As I watched him, I could discern that every limb of his body was suffused with prayer.
"Later, the Rebbe sat with me and discussed the details of my mission. As was his habit, he was smoking a long, beautifully worked pipe. When his servant entered to tell him that noon had arrived, he immediately set the pipe down on the floor. [So we have the custom to refrain from forbidden activities from noon before the arrival of Shabbat].
"At that moment I had a very tangible sensation of remaining on this plane, while the Rebbe soared upwards."
When the Rizhiner Rebbe was a small child he was learning a tractate of Mishna with his teacher.
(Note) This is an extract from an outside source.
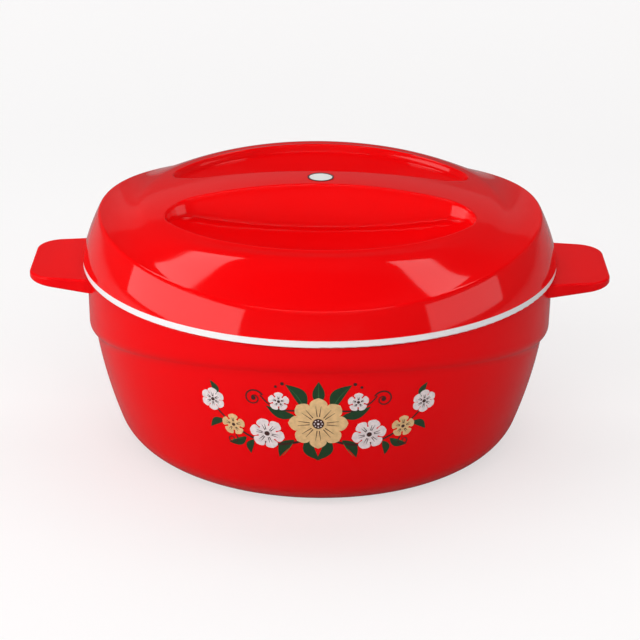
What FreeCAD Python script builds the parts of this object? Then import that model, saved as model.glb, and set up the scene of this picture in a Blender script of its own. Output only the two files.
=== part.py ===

The teacher explained that the subject matter dealt with a situation when, for some reason, a person forgets when Shabbat is.
"But how can a person possibly forget?" asked the boy, totally amazed at the idea.
The teacher began to detail some possible reasons: "A person might have gotten lost in a desert or forest and lost all track of the time," he explained.
But his pupil would have none of it. "It's absolutely impossible to forget," he protested.
It didn't matter how many examples the teacher provided; the boy stubbornly reiterated his protest that it was an impossibility.
Finally, the teacher asked him, "Why is it that you find this idea so hard to accept?"
"It's very simple. On Shabbat the sky looks different than it does the whole week, so if a person isn't sure what day it is, all he has to do is to look up at the sky, and he will know at once if it is Shabbat or not."
Acknowledgments to: "From My Father's Shabbos Table"
(Rabbi Y. Chitrick)
A group of Chasidim were sitting together at a Chasidic gathering.
One of the elder Chasidim said, "When Moshiach comes, a Jew will get up in the morning and his prayers will spring forth spontaneously.
Throughout the day likewise, every spare moment will be utilized for Torah study and mitzvot. And everything will come so naturally and simply, without any effort."